* Exercise brief *
Go through the material and tally the lines containing the string "bodies". Give the total alone.
====== Data shown
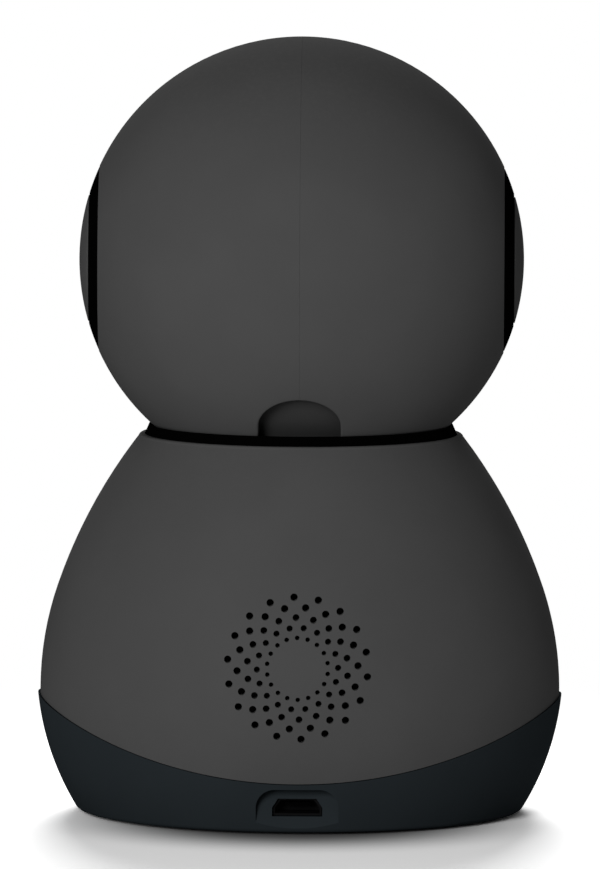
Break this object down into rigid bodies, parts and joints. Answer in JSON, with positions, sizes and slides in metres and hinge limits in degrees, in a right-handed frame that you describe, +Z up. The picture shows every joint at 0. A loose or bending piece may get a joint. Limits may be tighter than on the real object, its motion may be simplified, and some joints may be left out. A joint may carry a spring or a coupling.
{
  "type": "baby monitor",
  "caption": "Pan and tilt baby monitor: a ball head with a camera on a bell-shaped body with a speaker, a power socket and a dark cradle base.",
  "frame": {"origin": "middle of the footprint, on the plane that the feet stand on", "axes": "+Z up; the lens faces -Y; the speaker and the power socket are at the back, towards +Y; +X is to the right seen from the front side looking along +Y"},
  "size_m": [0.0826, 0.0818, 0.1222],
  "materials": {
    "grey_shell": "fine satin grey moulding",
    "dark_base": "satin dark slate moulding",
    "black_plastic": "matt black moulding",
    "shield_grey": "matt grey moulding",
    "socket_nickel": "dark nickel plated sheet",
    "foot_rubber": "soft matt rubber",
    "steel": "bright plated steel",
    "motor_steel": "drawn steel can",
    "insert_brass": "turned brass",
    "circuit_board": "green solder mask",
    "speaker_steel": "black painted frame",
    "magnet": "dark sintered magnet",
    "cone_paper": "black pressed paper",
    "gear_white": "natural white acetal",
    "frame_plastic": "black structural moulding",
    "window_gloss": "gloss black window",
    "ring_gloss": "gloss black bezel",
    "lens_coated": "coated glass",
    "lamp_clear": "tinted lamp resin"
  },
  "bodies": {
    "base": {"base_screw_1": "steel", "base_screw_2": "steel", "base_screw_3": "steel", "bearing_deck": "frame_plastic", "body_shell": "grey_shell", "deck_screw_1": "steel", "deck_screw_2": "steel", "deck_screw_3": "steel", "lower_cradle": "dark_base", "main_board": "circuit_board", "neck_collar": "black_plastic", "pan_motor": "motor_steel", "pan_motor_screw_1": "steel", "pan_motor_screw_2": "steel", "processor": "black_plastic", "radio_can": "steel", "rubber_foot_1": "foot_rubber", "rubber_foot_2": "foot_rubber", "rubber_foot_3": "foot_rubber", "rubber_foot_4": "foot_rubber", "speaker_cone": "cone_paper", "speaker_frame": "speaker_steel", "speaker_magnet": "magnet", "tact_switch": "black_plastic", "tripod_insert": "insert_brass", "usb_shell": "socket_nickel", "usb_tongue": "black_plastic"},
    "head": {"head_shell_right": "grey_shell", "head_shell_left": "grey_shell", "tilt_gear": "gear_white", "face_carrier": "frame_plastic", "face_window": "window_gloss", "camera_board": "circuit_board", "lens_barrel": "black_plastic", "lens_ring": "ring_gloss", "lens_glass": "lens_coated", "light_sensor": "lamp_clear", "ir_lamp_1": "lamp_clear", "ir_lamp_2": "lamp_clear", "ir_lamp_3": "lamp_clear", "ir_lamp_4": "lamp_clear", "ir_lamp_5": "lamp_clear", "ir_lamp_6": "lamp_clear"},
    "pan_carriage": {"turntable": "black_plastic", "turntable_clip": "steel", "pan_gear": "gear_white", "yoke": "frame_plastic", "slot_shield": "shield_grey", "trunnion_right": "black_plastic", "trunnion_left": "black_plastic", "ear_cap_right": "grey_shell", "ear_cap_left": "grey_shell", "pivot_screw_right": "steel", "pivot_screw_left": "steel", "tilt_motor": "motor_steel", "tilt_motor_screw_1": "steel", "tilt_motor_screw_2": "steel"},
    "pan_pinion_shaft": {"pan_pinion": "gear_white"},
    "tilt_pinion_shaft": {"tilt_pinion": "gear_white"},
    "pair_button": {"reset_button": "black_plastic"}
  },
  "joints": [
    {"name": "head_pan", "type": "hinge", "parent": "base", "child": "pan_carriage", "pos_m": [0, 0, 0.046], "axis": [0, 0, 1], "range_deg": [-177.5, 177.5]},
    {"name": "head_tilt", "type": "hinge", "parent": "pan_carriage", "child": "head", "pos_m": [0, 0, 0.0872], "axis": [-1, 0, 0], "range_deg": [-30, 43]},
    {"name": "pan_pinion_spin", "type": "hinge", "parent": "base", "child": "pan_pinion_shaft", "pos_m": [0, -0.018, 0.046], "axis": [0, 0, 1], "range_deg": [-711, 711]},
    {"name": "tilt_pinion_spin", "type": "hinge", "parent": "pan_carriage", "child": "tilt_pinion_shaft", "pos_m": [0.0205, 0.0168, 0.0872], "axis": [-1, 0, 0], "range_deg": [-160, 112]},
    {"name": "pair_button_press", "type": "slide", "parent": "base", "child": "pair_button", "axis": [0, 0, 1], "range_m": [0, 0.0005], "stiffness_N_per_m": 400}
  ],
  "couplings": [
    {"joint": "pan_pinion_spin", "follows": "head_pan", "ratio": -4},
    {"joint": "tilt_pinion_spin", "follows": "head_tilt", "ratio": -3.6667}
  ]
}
============
* Finished task *
2